Novel soluble polyazomethines with pendant carbazole and triphenylamine derivatives: preparation, characterization, and optical, electrochemical and electrochromic properties

Abstract

Two series of novel polyazomethines (PAMs) P1–P5, Pa–Pe with an Mn of 1522–7879 g mol−1 were prepared via the direct polycondensation from N,N-Bis(4-aminophenyl)-4-N′-carbazolyl-1,4- phenylenediamine, and N,N-Bis (4-aminophenyl)-N′,N′-di-phenyl-1,4-phenylenediamine with various dicarboxaldehyde such as phthaldialdehyde, 1,3-isophthalaldehyde, terephthalaldehyde, 4,4′-diformyltriphenylamine, 3,5-thiophenedialdehyde. All the polymers were amorphous with good solubility in many organic solvents, such as CHCl3, tetrahydrofuran (THF), N-methyl-2-pyrrolidinone (NMP) and N,N-dimethylacetamide (DMAc), and could be solution-cast into polymer films. All polymers displayed outstanding thermal stabilities, i.e. 20% wt loss in excess of 470 °C under nitrogen. A hybrid density functional theory (DFT) method was used to calculate the optimized geometry and electronic structure of PAMs. The variation of the backbone ring significantly affected the dihedral angles and resulted in the variation of electronic properties. The HOMO and LUMO energy levels of these polymers calculated by electrochemistry and absorption spectra were in the range 4.687–5.189 and 2.366–2.989 eV below the vacuum level, respectively.

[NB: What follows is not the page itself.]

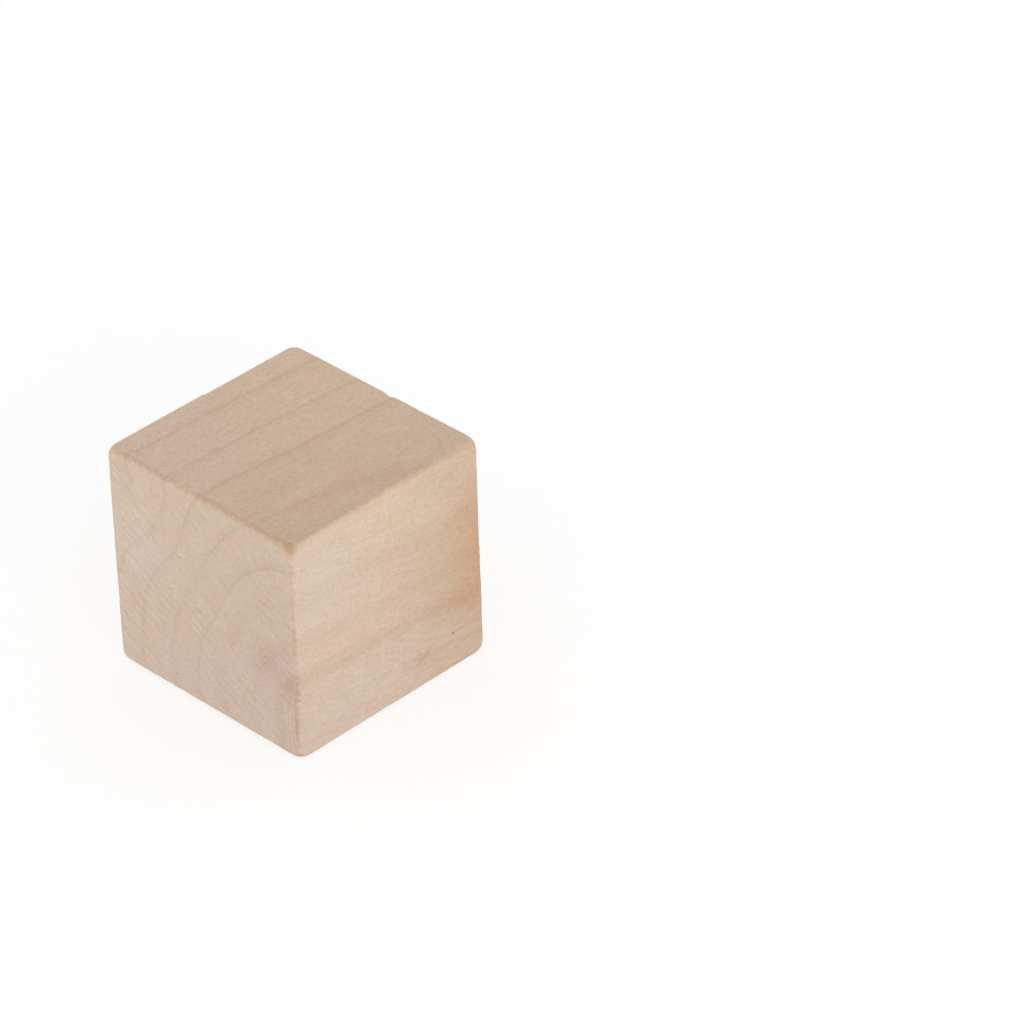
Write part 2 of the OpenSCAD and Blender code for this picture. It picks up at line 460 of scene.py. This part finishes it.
def sandedBirch(spec, wood, tintsAndPaintedLight, spotsAndPaintedLight):
    material = bpy.data.materials.new("sandedBirch")
    material.use_nodes = True
    tree = material.node_tree
    tree.nodes.clear()
    add = partial(addNode, tree)

    # place in mm in the block's frame, and in the tree's, along the grain from the pith
    place = add("VectorMath", {0: add("TexCoord")["Object"], "Scale": 1 / mm}, operation="SCALE")[0]
    turn = Euler((math.atan(-wood["drift"][1]), 0, math.atan(wood["drift"][0])))
    pith = turn.to_matrix() @ Vector(wood["pith"])
    grain = add("Mapping", {"Vector": place, "Rotation": turn, "Location": -pith})[0]
    high = add("SeparateXYZ", {0: place})[2]
    ring, shade = ringsOf(add, wood, grain, high)

    # distance in mm to the nearer face of each pair
    gap = add("VectorMath", {0: place, 1: tuple(blockMiddle)}, operation="SUBTRACT")[0]
    gap = add("VectorMath", {0: gap}, operation="ABSOLUTE")[0]
    gap = add("VectorMath", {0: tuple(blockHalf), 1: gap}, operation="SUBTRACT")[0]
    gapPart = add("SeparateXYZ", {0: gap})
    endFace = add("MapRange", {0: gapPart[1], 1: spec["endSkin"][0], 2: spec["endSkin"][1]},
                  interpolation_type="SMOOTHSTEP")[0]

    # lighter and darker by every pattern, with its relief
    level, height = 0.0, 0.0
    tilt = (math.radians(spec["fibreTilt"]), 0, 0)
    fibres = add("Mapping", {"Vector": grain, "Rotation": tilt})[0]
    for across, along, strength, relief in spec["patterns"].values():
        stretched = add("VectorMath", {0: fibres, 1: (1 / across, 1 / along, 1 / across)},
                        operation="MULTIPLY")[0]
        pattern = add("TexNoise", {"Vector": stretched, "Scale": 1.0, "Detail": 2.0})[0]
        centred = add("Math", {0: pattern, 1: 0.5}, operation="SUBTRACT")[0]
        level = add("Math", {0: centred, 1: strength, 2: level}, operation="MULTIPLY_ADD")[0]
        height = add("Math", {0: centred, 1: relief, 2: height}, operation="MULTIPLY_ADD")[0]
    share = add("MapRange", {0: endFace, 3: 1.0, 4: spec["endShare"]})[0]
    level = add("Math", {0: level, 1: share}, operation="MULTIPLY")[0]
    stretched = add("VectorMath", {0: fibres, 1: (1, spec["poreStretch"], 1)},
                    operation="MULTIPLY")[0]
    cell = add("TexVoronoi", {"Vector": stretched, "Scale": 1 / spec["poreSize"]})["Distance"]
    pore = add("MapRange", {0: cell, 1: spec["poreRim"][0], 2: spec["poreRim"][1]},
               interpolation_type="SMOOTHSTEP")[0]
    level = add("Math", {0: pore, 1: -spec["poreShade"], 2: level}, operation="MULTIPLY_ADD")[0]
    height = add("Math", {0: pore, 1: -spec["poreRelief"], 2: height},
                 operation="MULTIPLY_ADD")[0]
    marked = add("Math", {0: sawMarks(add, spec, place), 1: endFace}, operation="MULTIPLY")[0]
    level = add("Math", {0: level, 1: marked}, operation="ADD")[0]
    height = add("Math", {0: marked, 1: spec["sawRelief"], 2: height},
                 operation="MULTIPLY_ADD")[0]

    # colour: old to young wood, clouds, tints with painted light and shade, rings, then every
    # pattern over them
    ragged = add("TexNoise", {"Vector": place, "Scale": spec["raggedScale"], "Detail": 3.0,
                              "Roughness": 0.6})[0]
    ragged = add("Math", {0: ragged, 1: 0.5}, operation="SUBTRACT")[0]
    age = add("Math", {0: ring, 1: wood["widest"]}, operation="DIVIDE")[0]
    tone = add("Mix", {0: age, 6: linearColour(spec["inner"]), 7: linearColour(spec["outer"])},
               data_type="RGBA")[2]
    tone = add("Mix", {0: endFace, 6: tone, 7: linearColour(spec["endTint"])}, data_type="RGBA",
               blend_type="MULTIPLY")[2]
    cloud = add("TexNoise", {"Vector": grain, "Scale": spec["blushScale"], "Detail": 2.0})[0]
    share = add("MapRange", {0: cloud, 1: 0.35, 2: 0.75, 3: 0.0, 4: spec["blushDepth"]})[0]
    tone = add("Mix", {0: share, 6: tone, 7: linearColour(spec["blush"])}, data_type="RGBA")[2]
    for tint in tintsAndPaintedLight:
        tone = layMark(add, place, ragged, tone, tint)
    share = add("Math", {0: shade, 1: spec["ringDepth"]}, operation="MULTIPLY")[0]
    tone = add("Mix", {0: share, 6: tone, 7: linearColour(spec["ringLine"])}, data_type="RGBA")[2]
    shade = add("VectorMath", {0: spec["fading"], "Scale": level}, operation="SCALE")[0]
    shade = add("VectorMath", {0: shade, 1: (1, 1, 1)})[0]
    tone = add("VectorMath", {0: tone, 1: shade}, operation="MULTIPLY")[0]

    # edges rubbed brown round the end grain, ragged where fibres broke out
    side = add("Math", {0: gapPart[0], 1: gapPart[2]}, operation="MINIMUM")[0]
    edge = add("Math", {0: side, 1: spec["burntNarrow"], 2: gapPart[1]},
               operation="MULTIPLY_ADD")[0]
    edge = add("Math", {0: ragged, 1: spec["burntRagged"], 2: edge}, operation="MULTIPLY_ADD")[0]
    narrower = add("MapRange", {0: gapPart[0], 1: spec["burntReach"][0], 2: 0.0, 3: 0.0,
                                4: spec["burntUpright"]})[0]
    edge = add("Math", {0: edge, 1: narrower}, operation="ADD")[0]
    share = add("MapRange", {0: edge, 1: spec["burntReach"][0], 2: spec["burntReach"][1], 3: 0.0,
                             4: spec["burntDepth"]}, interpolation_type="SMOOTHSTEP")[0]
    tone = add("Mix", {0: share, 6: tone, 7: linearColour(spec["burnt"])}, data_type="RGBA")[2]
    # small marks, painted highlights and shade of splinters among them
    for mark in spotsAndPaintedLight:
        tone = layMark(add, place, ragged, tone, mark)

    normal = add("Bump", {"Height": height, "Distance": mm})[0]
    rough = add("MapRange", {0: cell, 1: 0.1, 2: 0.6, 3: spec["roughness"][0],
                             4: spec["roughness"][1]})[0]
    shader = add("BsdfPrincipled", {"Base Color": tone, "Roughness": rough, "Normal": normal,
                                    "IOR": 1.5})[0]
    add("OutputMaterial", {"Surface": shader})
    return material


woodenCube.data.materials.append(sandedBirch(birch, timber, washesAndPaintedLight, marksAndPaintedLight))
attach(woodenCube, "root")
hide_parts("wood_cube")
print("birch laid on")


# a light tent: pale floor, soft light that is strongest near the horizon, and one wide lamp
studio = {
    "floor": "#F4F4F4",
    "floorWidth": 6.0,        # m
    "floorGap": 0.01,         # mm below the block, so that the two don't share a plane
    "floorGlow": 0.68,        # brightness that the seen floor has of its own
    "shadowGrey": 0.4,        # how much of the light on it the seen floor adds to that
    "fade": (0.05, 0.16),     # m from the block between which the seen floor turns plain white
    "skyTop": 0.53,           # brightness overhead and near the horizon
    "skyLow": 1.54,
    "skyRise": (0.15, 0.75),  # heights between which one turns into the other, 1 being overhead
    "lamps": (  # name, azimuth, elevation, metres away, metres wide, watts
        ("rightLamp", 65, 20, 0.34, 0.2, 0.17),
    ),
}


def makeFloor(spec):
    bm = bmesh.new()
    bmesh.ops.create_grid(bm, x_segments=1, y_segments=1, size=spec["floorWidth"] / 2)
    bmesh.ops.translate(bm, verts=bm.verts[:], vec=(0, 0, -spec["floorGap"] * mm))
    mesh = bpy.data.meshes.new("floor")
    bm.to_mesh(mesh)
    bm.free()
    floor = bpy.data.objects.new("floor", mesh)
    bpy.context.scene.collection.objects.link(floor)
    material = bpy.data.materials.new("whitePaper")  # matt and even, with the block's shadow
    material.use_nodes = True
    tree = material.node_tree
    tree.nodes.clear()
    add = partial(addNode, tree)
    paper = add("BsdfDiffuse", {"Color": linearColour(spec["floor"])})[0]
    grey = spec["shadowGrey"]
    shadowed = add("BsdfDiffuse", {"Color": (grey, grey, grey, 1)})[0]
    glow = add("Emission", {"Strength": spec["floorGlow"]})[0]
    near = add("AddShader", {0: shadowed, 1: glow})[0]
    away = add("VectorMath", {0: add("TexCoord")["Object"]}, operation="LENGTH")["Value"]
    fade = add("MapRange", {0: away, 1: spec["fade"][0], 2: spec["fade"][1]},
               interpolation_type="SMOOTHSTEP")[0]
    white = add("Emission", {"Strength": 1.0})[0]
    seen = add("MixShader", {0: fade, 1: near, 2: white})[0]
    path = add("LightPath")
    mirrored = add("Math", {0: path["Is Glossy Ray"], 1: path["Is Transmission Ray"]},
                   operation="MAXIMUM")[0]
    direct = add("Math", {0: path["Is Camera Ray"], 1: mirrored}, operation="MAXIMUM")[0]
    add("OutputMaterial", {"Surface": add("MixShader", {0: direct, 1: paper, 2: seen})[0]})
    mesh.materials.append(material)


def makeSky(spec):
    world = bpy.data.worlds.new("lightTent")
    bpy.context.scene.world = world
    world.use_nodes = True
    tree = world.node_tree
    tree.nodes.clear()
    add = partial(addNode, tree)
    up = add("SeparateXYZ", {0: add("TexCoord")["Generated"]})[2]
    strength = add("MapRange", {0: up, 1: spec["skyRise"][0], 2: spec["skyRise"][1],
                                3: spec["skyLow"], 4: spec["skyTop"]},
                   interpolation_type="SMOOTHSTEP")[0]
    tent = add("Background", {"Strength": strength, "Color": (1, 1, 1, 1)})[0]
    white = add("Background", {"Strength": 1.0, "Color": (1, 1, 1, 1)})[0]
    path = add("LightPath")
    both = add("MixShader", {0: path["Is Camera Ray"], 1: tent, 2: white})[0]
    add("OutputWorld", {"Surface": both})


def makeLamps(spec):
    for name, azimuth, elevation, away, width, power in spec["lamps"]:
        a, e = math.radians(azimuth), math.radians(elevation)
        back = Vector((math.sin(a) * math.cos(e), -math.cos(a) * math.cos(e), math.sin(e)))
        data = bpy.data.lights.new(name, "AREA")
        data.size, data.energy = width, power
        lamp = bpy.data.objects.new(name, data)
        lamp.location = Vector(blockMiddle) * mm + back * away
        lamp.rotation_euler = back.to_track_quat("Z", "Y").to_euler()
        bpy.context.scene.collection.objects.link(lamp)


makeFloor(studio)
makeSky(studio)
makeLamps(studio)
bpy.context.scene.view_settings.view_transform = "Standard"
print("lights set")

Our study demonstrated the backbone ring can tune the electronic properties of conjugated PAMs effectively. All obtained PAMs revealed stability of electrochromic characteristics, changing color from original yellowish to red or violet or blue. And multiple reversible colours states were observed upon chemical doping. The properties prove that the polyazomethines are multipurpose materials which will be used in hole-transporting, electrochromic and chemical sensor applications in the near future.